Note the color used all the way to the rear of the road (or just up from the horizontal plane … a very light gray, a spot of light? Sunlight? Maybe. Who knows! It’s a familiar, comfortable distraction from getting too involved in everything that isn’t there … another ploy or device used to put the viewer in his “comfort zone” so he is relaxed enough to accept what his eye is telling the brain is there, but it works because the transition is gradual.

Gary S Wrote:I also noticed the power poles and wiring right against the backdrop. I like that. Now, a specific question on that ... I am wondering if I should put in the traffic signals at my road. There are two sets, one way off in the distance, one right where the backdrop meets the layout. I could paint them both in, or I could only paint the far ones, and model the close ones and string some thread across to hang them on, right at the backdrop, or I could leave them out. I am thinking it may be a way to frame the road going into the backdrop and help with the illusion.

The notion of framing the road “going into the backdrop” again brought a wry smile to my face! “he’s really getting it! It’s so cool! It’s brilliant! And mixing two dimensional and three dimensional versions of the same thing in the same scene is ‘beyond the box” thinking! I would try painting the distant ones (2D) and mounting some not-very-detailed 3D ones directly on the backdrop. I’d try music wire or maybe a thin brass wire that you can introduce the proper “hang,” but place it very, very close to the backdrop in an effort to eliminate the possibility of an unwanted shadow. Those things ar anachronistic and ruin otherwise beautiful illusions!

The power poles, both 3D ones in the foreground and a 2D “indications” of them continuing along the road is a standard device to indicate progress towards that inevitable vanishing point in the distance. And although your road it needle-straight in the photograph, introducing a sub-title curve to it will serve to enhance the notion of distance while reducing the problem of a static vanishing point even as the viewer moves to one side or the other.

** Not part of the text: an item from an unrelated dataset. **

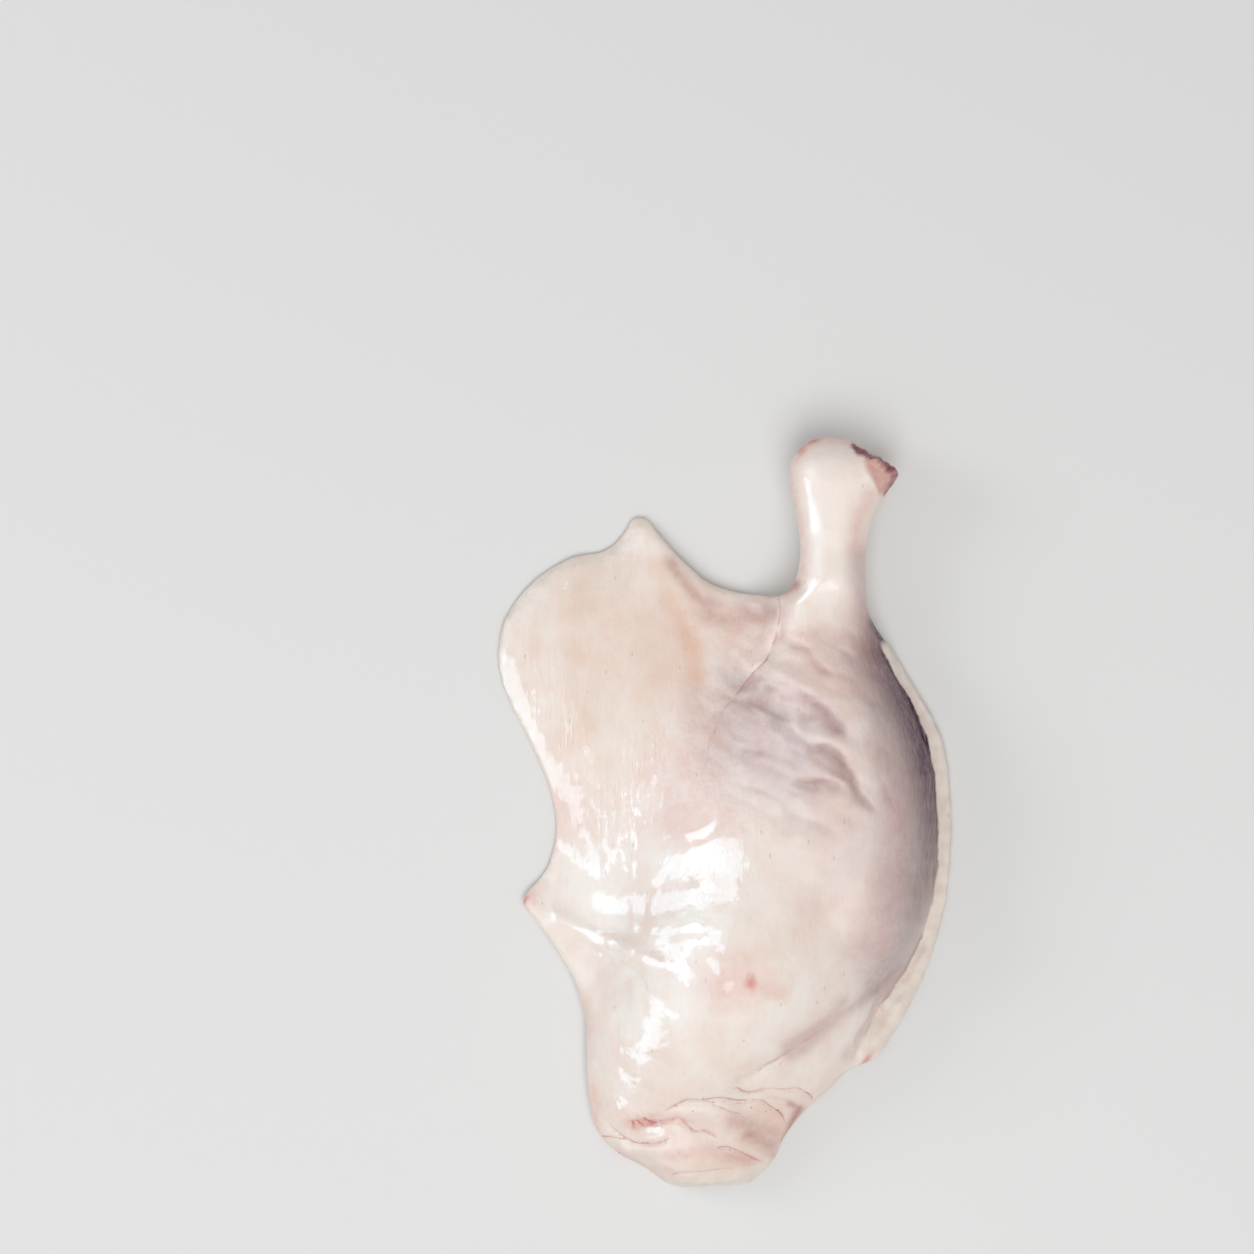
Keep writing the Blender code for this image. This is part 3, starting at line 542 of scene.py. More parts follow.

That is often the big bugaboo (technical artistic term) when dealing with a subject that of necessity must dive perpendicularly towards the backdrop and continue on into the backdrop. There is not much helpfor the situation as when the viewer moves off perpendicular, the vanishing point does not reciprocate. But the introduction of a curve at that point and “beyond” seems to “move” when the viewer changes position.

I’m reminded of a scene on doctorwayne’s layout where a stream curves into the distance as it goes to the backdrop. It curves to the left and at some point back there, (in actuality only inches away) it does really come to a point! But we see it as the typical narrowing of two parallel lines headed for the vanishing point, which in every case is, in fact, a point!

O.K. … that should be more than enough to ponder for a little while.

Gary, you are headlong on a course to become the “go-to” backdrop guy in Houston, mark my words! You have grasped a couple semesters of artistic principle in only a night of concentrated effort! I have had fun exposing the concepts and principles! My enjoyment was tripled by watching you tackle and immediately grasp the techniques. I hope that you have enjoyed doing it as much as I have enjoyed exposing it! The only thing left is dogged repetition and concentration … at least in the beginning. Later on you’ll be able to carry it off by just watching the brushes do their thing while you think about the next scene down the line!

WooHoo, Gary! You are rockin’!


EDIT: Corrected a pair of embarrassingly stupid typos and clarified a clumsily-made point.